**Exercise brief**:
Copy each line exactly.

**Collected data**:
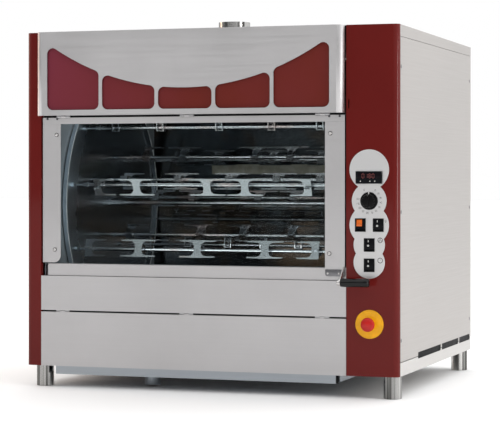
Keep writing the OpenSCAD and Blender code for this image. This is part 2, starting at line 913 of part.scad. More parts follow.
module drip_tray() {
    y0 = lip_y + lip_d;
    y1 = lip_y + tray_depth;
    spigot_x = xmid - 160;
    spigot_y = yf + 112;
    color("slategray")
        difference() {
            union() {
                difference() {
                    span([xtl, lip_y, zb - tray_h], [xtr, y0, zb - 0.6]);
                    span([xtl - 1, lip_y + skin, zb - tray_h + skin], [xtr + 1, y0 - skin, zb - 2]);
                }
                difference() {
                    span([xtl + 2, y0 - skin, zb - tray_h], [xtr - 2, y1, zb - 3]);
                    span([xtl + 3.5, y0, zb - tray_h + skin], [xtr - 3.5, y1 - skin, zb]);
                }
                for (side = [[xtl - 8, xtl + 3.5], [xtr - 3.5, xtr + 8]])
                    span([side[0], yf + 64, zb - 4.5], [side[1], y1, zb - 3]);
                translate([spigot_x, spigot_y, zb - 57]) cylinder(r = 24, h = 57 - tray_h + skin);
            }
            translate([spigot_x, spigot_y, zb - 54]) cylinder(r = 22, h = 60);
        }
}

// ---- Controls ----

module control_holes() {
    y0 = yf - plate_t - 1;
    y1 = yf + skin + 1;
    span([xc - display_w / 2 + 3, y0, display_z - display_h / 2 + 3],
         [xc + display_w / 2 - 3, y1, display_z + display_h / 2 - 3]);
    for (p = ROCKERS)
        span([p[0] - bezel_w / 2 + 2, y0, p[1] - bezel_h / 2 + 2],
             [p[0] + bezel_w / 2 - 2, y1, p[1] + bezel_h / 2 - 2]);
    bar_y(y0, y1, xc, knob_z, 4.5);
    bar_y(y0, y1, stop_x, stop_z, 11.5);
}

module control_plate() {
    color("silver")
        difference() {
            translate([xc, yf - 0.05, zb]) rotate([90, 0, 0]) linear_extrude(plate_t)
                for (lobe = PLATE_LOBES) translate([0, lobe[0]]) circle(lobe[1]);
            control_holes();
        }
}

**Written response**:
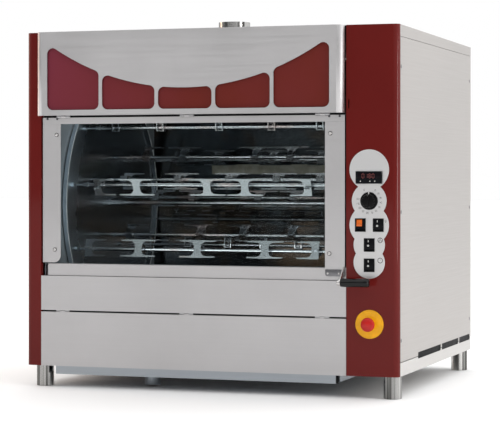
Keep writing the OpenSCAD and Blender code for this image. This is part 2, starting at line 913 of part.scad. More parts follow.
module drip_tray() {
    y0 = lip_y + lip_d;
    y1 = lip_y + tray_depth;
    spigot_x = xmid - 160;
    spigot_y = yf + 112;
    color("slategray")
        difference() {
            union() {
                difference() {
                    span([xtl, lip_y, zb - tray_h], [xtr, y0, zb - 0.6]);
                    span([xtl - 1, lip_y + skin, zb - tray_h + skin], [xtr + 1, y0 - skin, zb - 2]);
                }
                difference() {
                    span([xtl + 2, y0 - skin, zb - tray_h], [xtr - 2, y1, zb - 3]);
                    span([xtl + 3.5, y0, zb - tray_h + skin], [xtr - 3.5, y1 - skin, zb]);
                }
                for (side = [[xtl - 8, xtl + 3.5], [xtr - 3.5, xtr + 8]])
                    span([side[0], yf + 64, zb - 4.5], [side[1], y1, zb - 3]);
                translate([spigot_x, spigot_y, zb - 57]) cylinder(r = 24, h = 57 - tray_h + skin);
            }
            translate([spigot_x, spigot_y, zb - 54]) cylinder(r = 22, h = 60);
        }
}

// ---- Controls ----

module control_holes() {
    y0 = yf - plate_t - 1;
    y1 = yf + skin + 1;
    span([xc - display_w / 2 + 3, y0, display_z - display_h / 2 + 3],
         [xc + display_w / 2 - 3, y1, display_z + display_h / 2 - 3]);
    for (p = ROCKERS)
        span([p[0] - bezel_w / 2 + 2, y0, p[1] - bezel_h / 2 + 2],
             [p[0] + bezel_w / 2 - 2, y1, p[1] + bezel_h / 2 - 2]);
    bar_y(y0, y1, xc, knob_z, 4.5);
    bar_y(y0, y1, stop_x, stop_z, 11.5);
}

module control_plate() {
    color("silver")
        difference() {
            translate([xc, yf - 0.05, zb]) rotate([90, 0, 0]) linear_extrude(plate_t)
                for (lobe = PLATE_LOBES) translate([0, lobe[0]]) circle(lobe[1]);
            control_holes();
        }
}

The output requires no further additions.